___ Information shown ___

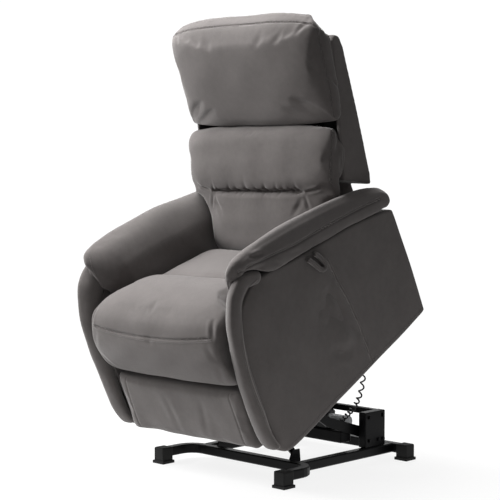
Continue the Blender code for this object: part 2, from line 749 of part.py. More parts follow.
def build_seat(chair):
    outline = [at_chair(*p) for p in (
        (-0.247, 0.262), (-0.247, 0.350), (-0.290, 0.392), (-0.400, 0.424), (-0.500, 0.446),
        (-0.560, 0.470), (-0.634, 0.486), (-0.704, 0.474), (-0.758, 0.430), (-0.782, 0.360),
        (-0.780, 0.285), (-0.764, 0.238), (-0.668, 0.238), (-0.668, 0.252),
    )]
    seat = pad("seat_cushion", outline, (-SEAT_HALF, SEAT_HALF), fabric, chair, 0.006)
    front = [at_chair(*p) for p in (
        (-0.664, 0.252), (-0.664, 0.468), (-0.704, 0.464), (-0.754, 0.424), (-0.776, 0.358),
        (-0.774, 0.288), (-0.756, 0.244), (-0.674, 0.244),
    )]
    wings = pad("seat_wings", front, (-SEAT_FRONT_HALF, SEAT_FRONT_HALF), fabric, chair, 0.006)
    boolean(seat, wings, "UNION")
    finish(seat, fabric)


def build_loop_and_pocket(chair):
    hinge = at_chair(-0.352, 0.448)
    x = CHAIR_HALF + 0.0075
    loop = pivot("pull_loop_axis", hinge, chair, x=x)
    ring = to_mesh(plate("pull_loop", [(hinge[0] - 0.022, hinge[1] - 0.004), (hinge[0] - 0.024, hinge[1] - 0.056),
                                       (hinge[0] - 0.012, hinge[1] - 0.070), (hinge[0] + 0.012, hinge[1] - 0.070),
                                       (hinge[0] + 0.024, hinge[1] - 0.056), (hinge[0] + 0.022, hinge[1] - 0.004)],
                         (x - 0.006, x + 0.006), fabric, loop))
    hole = [(hinge[0] - 0.016, hinge[1] - 0.010), (hinge[0] - 0.018, hinge[1] - 0.054),
            (hinge[0] - 0.010, hinge[1] - 0.063), (hinge[0] + 0.010, hinge[1] - 0.063),
            (hinge[0] + 0.018, hinge[1] - 0.054), (hinge[0] + 0.016, hinge[1] - 0.010)]
    boolean(ring, plate("loop_gap", hole, (x - 0.02, x + 0.02), fabric, loop), "DIFFERENCE")
    finish(ring, fabric)

    handset = box("hand_control", (0.3085, 0.288, 0.215), (0.3290, 0.338, 0.360), black_plastic, chair,
                  rounding=0.005)
    for name, z in (("raise_button", 0.318), ("lower_button", 0.282)):
        axis = pivot(name + "_axis", (0.313, z), chair, x=0.329)
        box(name, (0.3264, 0.301, z - 0.012), (0.3325, 0.325, z + 0.012), button_plastic, axis, rounding=0.001)
        well = box("button_well", (0.3245, 0.3005, z - 0.0125), (0.340, 0.3255, z + 0.0125), black_plastic,
                   chair)
        boolean(handset, well, "DIFFERENCE")
    return handset


# ---------------------------------------------------------------- backrest
def build_back(chair):
    back = pivot("back_axis", BACK_HINGE, chair)
    wall = 0.013

    wide = [at_chair(*p) for p in (
        (-0.100, 0.546), (0.006, 0.468), (0.020, 0.500), (0.062, 0.700), (0.100, 0.900), (0.098, 0.935),
        (0.080, 0.950), (0.056, 0.940),
    )]
    narrow = [at_chair(*p) for p in (
        (-0.172, 0.330), (-0.150, 0.300), (-0.075, 0.250), (-0.014, 0.236), (0.006, 0.244), (0.010, 0.300),
        (0.012, 0.470), (0.030, 0.600), (-0.058, 0.620), (-0.102, 0.552), (-0.142, 0.470),
    )]
    shell = to_mesh(plate("back_shell", wide, (-BACK_HALF, BACK_HALF), fabric, back))
    boolean(shell, plate("shell_lower", narrow, (-0.2285, 0.2285), fabric, back), "UNION")
    hollow_wide = [at_chair(*p) for p in (
        (-0.150, 0.562), (-0.100, 0.562), (0.000, 0.4885), (0.008, 0.505), (0.049, 0.702), (0.087, 0.900),
        (0.082, 0.930), (0.050, 0.926), (-0.050, 0.926),
    )]
    inside = BACK_HALF - wall
    boolean(shell, plate("shell_hollow", hollow_wide, (-inside, inside), fabric, back), "DIFFERENCE")
    hollow_narrow = [at_chair(*p) for p in (
        (-0.200, 0.270), (-0.135, 0.270), (-0.120, 0.298), (-0.070, 0.264), (-0.016, 0.250), (-0.003, 0.300),
        (-0.001, 0.470), (0.020, 0.640), (-0.130, 0.640),
    )]
    inside = 0.2285 - wall
    boolean(shell, plate("shell_hollow_low", hollow_narrow, (-inside, inside), fabric, back), "DIFFERENCE")
    finish(shell, fabric)

    low, bend, top = (-0.154, 0.345), (-0.040, 0.530), (0.060, 0.895)
    frame_x = 0.196
    corners = [(frame_x, *at_chair(*low)), (frame_x, *at_chair(*bend)), (frame_x, *at_chair(*top))]
    corners += [(-x, y, z) for x, y, z in reversed(corners)]
    frame = to_mesh(tube("back_frame", rounded_path(corners, 0.03, 4), 0.011, black_steel, back, resolution=2))
    for sign in (1, -1):
        arm = plate("hinge_arm", hull_outline(BACK_HINGE, at_chair(-0.150, 0.352), 0.013),
                    side_range(sign, (0.1965, 0.2025)), black_steel, back)
        boss = rod("hinge_boss", (sign * 0.1975, *BACK_HINGE), (sign * 0.2305, *BACK_HINGE), 0.012,
                   black_steel, back)
        bore = rod("hinge_bore", (sign * 0.190, *BACK_HINGE), (sign * 0.24, *BACK_HINGE), PIN_R + GAP,
                   black_steel, back)
        boolean(frame, arm, "UNION")
        boolean(frame, boss, "UNION")
        boolean(frame, bore, "DIFFERENCE")
    for share in (0.35, 0.75):
        place = at_chair(bend[0] + (top[0] - bend[0]) * share, bend[1] + (top[1] - bend[1]) * share)
        slat = rod("back_slat", (-frame_x, *place), (frame_x, *place), 0.007, black_steel, back)
        boolean(frame, slat, "UNION")
    finish(frame, black_steel)
    return back


def build_back_cushions(back):
    head = [at_chair(*p) for p in (
        (-0.032, 0.722), (0.045, 0.915), (0.050, 0.940), (0.064, 0.958), (0.072, 0.985), (0.066, 1.040),
        (0.050, 1.056), (0.022, 1.054), (-0.008, 1.030), (-0.024, 0.980), (-0.040, 0.889), (-0.056, 0.800),
        (-0.062, 0.735),
    )]
    pad("headrest_cushion", head, (-0.303, 0.303), fabric, back)

    upper = [at_chair(*p) for p in (
        (-0.146, 0.560), (-0.099, 0.562), (-0.035, 0.716), (-0.062, 0.721), (-0.096, 0.694),
        (-0.122, 0.6305), (-0.148, 0.585),
    )]
    pad("lumbar_upper_cushion", upper, (-0.298, 0.298), fabric, back)

    lower = [at_chair(*p) for p in (
        (-0.236, 0.332), (-0.188, 0.335), (-0.180, 0.350), (-0.150, 0.470), (-0.124, 0.553),
        (-0.140, 0.553), (-0.163, 0.510), (-0.190, 0.460), (-0.238, 0.385),
    )]
    pad("lumbar_lower_cushion", lower, (-0.224, 0.224), fabric, back)


# ---------------------------------------------------------------- footrest
def build_footrest(chair):
    crank = pivot("footrest_crank_axis", FOOT_PIVOT, chair)
    link = pivot("footrest_link_axis", FOOT_KNEE, crank)
    panel = pivot("footrest_panel_axis", FOOT_PANEL_PIVOT, link)
    pin = 0.005

    def crank_plate(name, sign):
        bar = to_mesh(plate(name, hull_outline(FOOT_PIVOT, FOOT_KNEE, 0.010), side_range(sign, (0.222, 0.227)),
                            zinc, crank, holes=[(FOOT_PIVOT, pin + GAP)]))
        knee = rod("knee_pin", (sign * 0.213, *FOOT_KNEE), (sign * 0.2245, *FOOT_KNEE), pin, zinc, crank)
        boolean(bar, knee, "UNION")
        finish(bar, zinc)

    both_sides("footrest_crank", crank_plate)

    def link_plate(name, sign):
        plate(name, hull_outline(FOOT_KNEE, FOOT_PANEL_PIVOT, 0.010), side_range(sign, (0.2145, 0.2195)), zinc,
              link, holes=[(FOOT_KNEE, pin + GAP), (FOOT_PANEL_PIVOT, pin + GAP)])

    both_sides("footrest_link", link_plate)

    low, high = at_chair(-0.727, 0.040), at_chair(-0.716, 0.208)
    board = box("footrest_board", (-0.250, *low), (0.250, *high), wood, panel)
    for sign in (1, -1):
        y, z = FOOT_PANEL_PIVOT
        ear = plate("panel_ear", [at_chair(-0.722, 0.080), at_chair(-0.722, 0.165), (y - 0.002, z + 0.012),
                                  (y + 0.011, z + 0.004), (y + 0.008, z - 0.010)],
                    side_range(sign, (0.2065, 0.2115)), zinc, panel)
        boolean(board, ear, "UNION")
        boolean(board, rod("panel_pin", (sign * 0.208, y, z), (sign * 0.2205, y, z), pin, zinc, panel), "UNION")
    finish(board, wood)

    cushion = [at_chair(*p) for p in (
        (-0.7275, 0.030), (-0.7275, 0.216), (-0.745, 0.226), (-0.762, 0.218), (-0.772, 0.180), (-0.779, 0.100),
        (-0.785, 0.050), (-0.780, 0.026), (-0.760, 0.020),
    )]
    pad("footrest_cushion", cushion, (-0.276, 0.276), fabric, panel)


# ---------------------------------------------------------------- curly cord
def build_cord(plug, chair):
    """The hand control's curly lead, as the tube that its turns fill, and the grommet it leaves by."""
    grommet = at_chair(-0.222, 0.034)
    rod("cord_grommet", (BOARD_X[0] - 0.010, *grommet), (BOARD_X[0] - GAP, *grommet), 0.011, rubber, chair)
    y, z = raised(grommet)
    start = (BOARD_X[0] - 0.0106, y, z)
    end = (plug[0] + 2 * GAP, plug[1], plug[2])
    route = [
        (0.273, y, z),
        (0.263, y + 0.003, z - 0.006),
        (0.254, 0.388, 0.372),
        (0.246, 0.398, 0.320),
        (0.236, 0.404, 0.270),
        (0.222, 0.405, 0.225),
        (0.203, 0.403, 0.190),
        (0.179, 0.400, 0.163),
        (0.153, plug[1] + 0.002, plug[2] + 0.016),
        (0.133, *plug[1:]),
    ]
    path = [start, *smooth_path(route, 36), end]
    tube("curly_cord", path, CORD_TURN_R, black_plastic, None, resolution=2)


clear_scene()
parts = make_collection(PARTS)
cutters = make_collection(CUTTERS)
fabric = material("upholstery", (0.150, 0.137, 0.133), 0.92)
black_steel = material("black_steel", (0.012, 0.012, 0.013), 0.42, 0.6)
zinc = material("zinc_steel", (0.45, 0.45, 0.46), 0.35, 1.0)
aluminium = material("grey_metal", (0.52, 0.53, 0.54), 0.40, 0.9)
black_plastic = material("black_plastic", (0.015, 0.015, 0.016), 0.45)
button_plastic = material("button_plastic", (0.35, 0.35, 0.36), 0.5)
rubber = material("foot_rubber", (0.014, 0.014, 0.014), 0.75)
wood = material("plywood", (0.48, 0.35, 0.21), 0.75)

build_base()
plug_place = build_lift()
build_actuator()
chair_body = pivot("chair_axis", LIFT_PIVOT, tilt=TILT)
build_seat_frame(chair_body)
build_sides(chair_body)
build_seat(chair_body)
build_loop_and_pocket(chair_body)
back_body = build_back(chair_body)
build_back_cushions(back_body)
build_footrest(chair_body)
build_cord(plug_place, chair_body)

# the origin is under the middle of the raised chair
for thing in (*parts.objects, *cutters.objects):
    if not thing.parent:
        thing.location.x -= MIDDLE[0]
        thing.location.y -= MIDDLE[1]
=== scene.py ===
"""Looks of the power lift recliner: upholstery, curly lead, materials, light and camera.

Upholstery is shaped in the chair's own level frame, where the chair sits on the floor, and each
finished mesh is then tipped with the raised chair. A point of that frame is (x, y, z) in metres,
y and z measured from the rear bottom corner of the side panels.
"""

import json
import math

import bmesh
import bpy
import numpy as np
from mathutils import Matrix, Vector
from mathutils.bvhtree import BVHTree


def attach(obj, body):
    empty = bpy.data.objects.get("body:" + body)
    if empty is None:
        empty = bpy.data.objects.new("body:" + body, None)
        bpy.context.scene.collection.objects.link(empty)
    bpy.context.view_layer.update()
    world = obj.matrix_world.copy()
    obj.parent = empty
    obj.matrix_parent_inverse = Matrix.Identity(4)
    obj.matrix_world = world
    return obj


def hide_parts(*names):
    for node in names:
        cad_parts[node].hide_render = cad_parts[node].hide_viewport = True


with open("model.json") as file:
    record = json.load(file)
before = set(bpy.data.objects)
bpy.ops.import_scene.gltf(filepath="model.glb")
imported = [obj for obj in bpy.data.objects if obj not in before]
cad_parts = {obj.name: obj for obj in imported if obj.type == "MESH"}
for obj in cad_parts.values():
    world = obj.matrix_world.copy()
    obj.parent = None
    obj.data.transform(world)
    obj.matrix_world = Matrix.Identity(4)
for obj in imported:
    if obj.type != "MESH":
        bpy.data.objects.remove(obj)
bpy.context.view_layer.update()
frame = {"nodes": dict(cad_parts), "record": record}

# ---------------------------------------------------------------- where the chair stands
TILT = math.radians(30.0)
POLE = (-0.2590, 0.2346)  # (y, z) of the point that the tipped chair turns about, as in the CAD
MIDDLE = (0.0032, 0.1560)  # (x, y) of the row frame's origin in the CAD's own frame
BACK_CORNER = (0.600, 0.045)  # (y, z) of the level frame's origin in the CAD's own frame
GAP = 0.0003  # clearance between touching pieces

# the chair's level frame to the row frame
STANDING = (
    Matrix.Translation((-MIDDLE[0], POLE[0] - MIDDLE[1], POLE[1]))
    @ Matrix.Rotation(TILT, 4, "X")
    @ Matrix.Translation((0, BACK_CORNER[0] - POLE[0], BACK_CORNER[1] - POLE[1]))
)
VOXEL = 0.0055
VOXEL_ROLL = 0.0042
VOXEL_FINE = 0.004
CLOTH_FRAMES = 20
PIPING_R = 0.0015
STITCH_R = 0.0006


# ---------------------------------------------------------------- curves and outlines
def spline(points, count, closed=False):
    """Evenly spaced points along a smooth curve through the given ones."""
    knots = np.array(points, float)
    n = len(knots)
    fine = []
    for i in range(n if closed else n - 1):
        if closed:
            a, b, c, d = (knots[(i + k - 1) % n] for k in range(4))
        else:
            b, c = knots[i], knots[i + 1]
            a = knots[i - 1] if i else 2 * b - c
            d = knots[i + 2] if i + 2 < n else 2 * c - b
        for t in np.linspace(0, 1, 16, endpoint=False):
            fine.append(
                0.5 * (2 * b + (c - a) * t + (2 * a - 5 * b + 4 * c - d) * t**2
                       + (3 * b - a - 3 * c + d) * t**3)
            )
    fine.append(knots[0] if closed else knots[-1])
    fine = np.array(fine)
    length = np.concatenate([[0], np.cumsum(np.linalg.norm(np.diff(fine, axis=0), axis=1))])
    where = np.linspace(0, length[-1], count, endpoint=not closed)
    return np.stack([np.interp(where, length, fine[:, k]) for k in range(fine.shape[1])], 1)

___

→ Task requirements
Taking the lines above, repeat exactly those from the line that contains "build_base()" through the line that contains "bpy.data.objects.remove(obj)", and both of those lines as well. Include nothing else.

→ Reply
build_base()
plug_place = build_lift()
build_actuator()
chair_body = pivot("chair_axis", LIFT_PIVOT, tilt=TILT)
build_seat_frame(chair_body)
build_sides(chair_body)
build_seat(chair_body)
build_loop_and_pocket(chair_body)
back_body = build_back(chair_body)
build_back_cushions(back_body)
build_footrest(chair_body)
build_cord(plug_place, chair_body)

# the origin is under the middle of the raised chair
for thing in (*parts.objects, *cutters.objects):
    if not thing.parent:
        thing.location.x -= MIDDLE[0]
        thing.location.y -= MIDDLE[1]
=== scene.py ===
"""Looks of the power lift recliner: upholstery, curly lead, materials, light and camera.

Upholstery is shaped in the chair's own level frame, where the chair sits on the floor, and each
finished mesh is then tipped with the raised chair. A point of that frame is (x, y, z) in metres,
y and z measured from the rear bottom corner of the side panels.
"""

import json
import math

import bmesh
import bpy
import numpy as np
from mathutils import Matrix, Vector
from mathutils.bvhtree import BVHTree


def attach(obj, body):
    empty = bpy.data.objects.get("body:" + body)
    if empty is None:
        empty = bpy.data.objects.new("body:" + body, None)
        bpy.context.scene.collection.objects.link(empty)
    bpy.context.view_layer.update()
    world = obj.matrix_world.copy()
    obj.parent = empty
    obj.matrix_parent_inverse = Matrix.Identity(4)
    obj.matrix_world = world
    return obj


def hide_parts(*names):
    for node in names:
        cad_parts[node].hide_render = cad_parts[node].hide_viewport = True


with open("model.json") as file:
    record = json.load(file)
before = set(bpy.data.objects)
bpy.ops.import_scene.gltf(filepath="model.glb")
imported = [obj for obj in bpy.data.objects if obj not in before]
cad_parts = {obj.name: obj for obj in imported if obj.type == "MESH"}
for obj in cad_parts.values():
    world = obj.matrix_world.copy()
    obj.parent = None
    obj.data.transform(world)
    obj.matrix_world = Matrix.Identity(4)
for obj in imported:
    if obj.type != "MESH":
        bpy.data.objects.remove(obj)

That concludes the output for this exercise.